The unsustainable cost of untaxed online sales.

Every time someone visits a store in Jefferson City and purchases a product or service, a municipal sales tax equaling 2% of the transaction is imposed, unless the transaction or purchaser is exempt by law. This amount includes our 1% city general sales tax, which provides our single largest revenue source and allows us to pay for core services such as police, fire, public works, and planning and protective services. The last few years have seen a dramatic slowing in annual sales tax receipt growth, which causes significant concern for budget purposes.

General Fund Sales Tax Receipts Increase Over Prior Years

Burdening this slowing growth is the fact that sales taxes are not imposed on transactions executed online. This challenge is not unique to Jefferson City, and it has been experienced for years by communities everywhere. To compensate for revenue lost to untaxed online sales, more than 100 cities in Missouri impose use taxes on the use, storage, or consumption of tangible personal property in their jurisdiction, unless the purchase is already subject to sales tax, including Springfield, St. Louis, and Kansas City, and you can view others at dor.mo.gov. Purchasers pay one or the other, but not both. (In practice, use taxes and sales taxes tend not to capture an otherwise identical set of transactions, likely because the duty is on the purchasers to report their own owed use taxes. However, use taxes tend to bring in certain large ticket purchases and commercial and industrial purchases not subject to local sales tax.) Jefferson City voters rejected a 2% use tax when it was proposed in 2018.

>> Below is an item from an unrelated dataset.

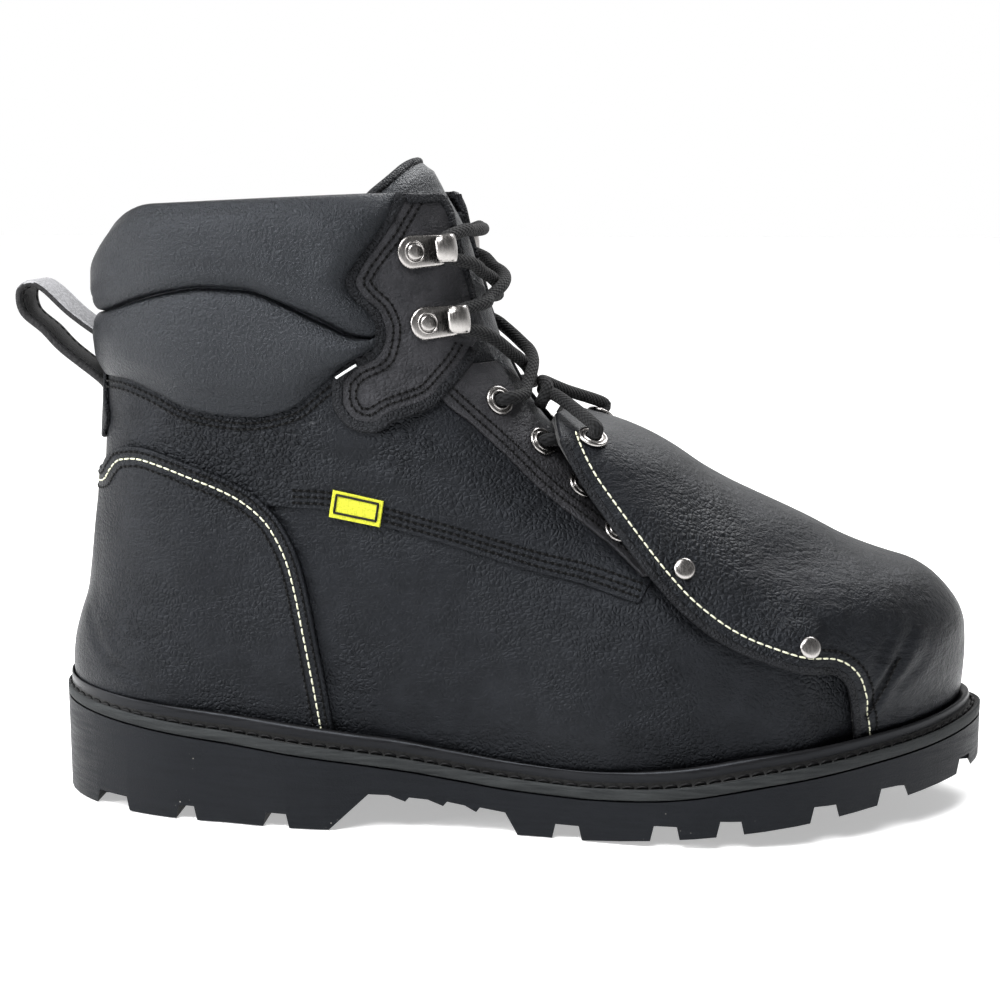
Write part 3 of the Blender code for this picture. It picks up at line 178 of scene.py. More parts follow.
# Free edge of the guard: level, x share of length
GUARD_EDGE = (
    (0.000, 0.853),
    (0.060, 0.848),
    (0.110, 0.843),
    (0.140, 0.837),
    (0.162, 0.822),
    (0.176, 0.790),
    (0.196, 0.762),
    (0.222, 0.732),
    (0.255, 0.704),
    (0.300, 0.674),
    (0.345, 0.650),
    (0.395, 0.626),
    (0.455, 0.598),
    (0.520, 0.570),
    (0.585, 0.549),
    (0.620, 0.540),
)
GUARD_TOE_THICK = 2.6 * MM
GUARD_FLAP_THICK = 4.4 * MM
GUARD_CLEAR = 0.7 * MM
GUARD_LEVELS = (
    0.004, 0.030, 0.070, 0.120, 0.150, 0.180, 0.235, 0.285, 0.335, 0.380,
    0.430, 0.480, 0.530, 0.570, 0.600, 0.620,
)

# Throat opening: level, share of the half ring left open on each side
THROAT_BOTTOM = 0.425
THROAT = (
    (0.425, 0.000),
    (0.440, 0.050),
    (0.470, 0.080),
    (0.520, 0.092),
    (0.600, 0.097),
    (0.800, 0.113),
    (1.100, 0.130),
)

# Counter's edge: level, x share of length
COUNTER_EDGE = (
    (0.000, 0.3175),
    (0.100, 0.3090),
    (0.200, 0.2990),
    (0.290, 0.2890),
    (0.345, 0.2800),
    (0.390, 0.2670),
    (0.425, 0.2520),
    (0.457, 0.2290),
    (0.480, 0.2020),
    (0.500, 0.1700),
    (0.518, 0.1380),
    (0.533, 0.1080),
    (0.545, 0.0800),
)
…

Use Tax Eligible Sales in Jefferson City

While sales tax receipts slow, annual use tax eligible sales increase dramatically. We are approaching a point where total sales tax growth will stall and then begin decreasing each year while potential use tax revenue continues to climb. This creates an extremely challenging environment for our city budget.

The $1,837,222 of use tax revenue lost in 2018 equals more than 15% of our annual sales tax receipts and more than 5.5% of overall general fund revenue. Half of this amount, $918,611, would have gone to the general fund, dwarfing our relatively flat rates of general sales tax growth. Whatever our particular policy preferences, we must appreciate the consequences of our decisions. In this case, the consequences are significant and tangible: $918,611 equals 27 new police vehicles, or 12 new snow plows, or 12 more miles of repaved roads every year. (These are examples only; we’re not going to buy 12 snow plows every year.)

Isolated image of an illustrated curvy road.
The use tax revenue lost in 2018 equals 27 new police vehicles, 12 new snow plows, or 12 more miles of repaved roads every year.

The choice now is between adopting an alternative revenue solution to even out these losses or deciding which core services and infrastructure priorities to reduce. Our budget is already very lean, and it must balance. Continuing to exempt a growing percentage of purchases based solely on how the transaction occurred will cost our community and its future more and more each year.

Continuing to exempt a growing percentage of purchases based solely on how the transaction occurred will cost our community and its future more and more each year.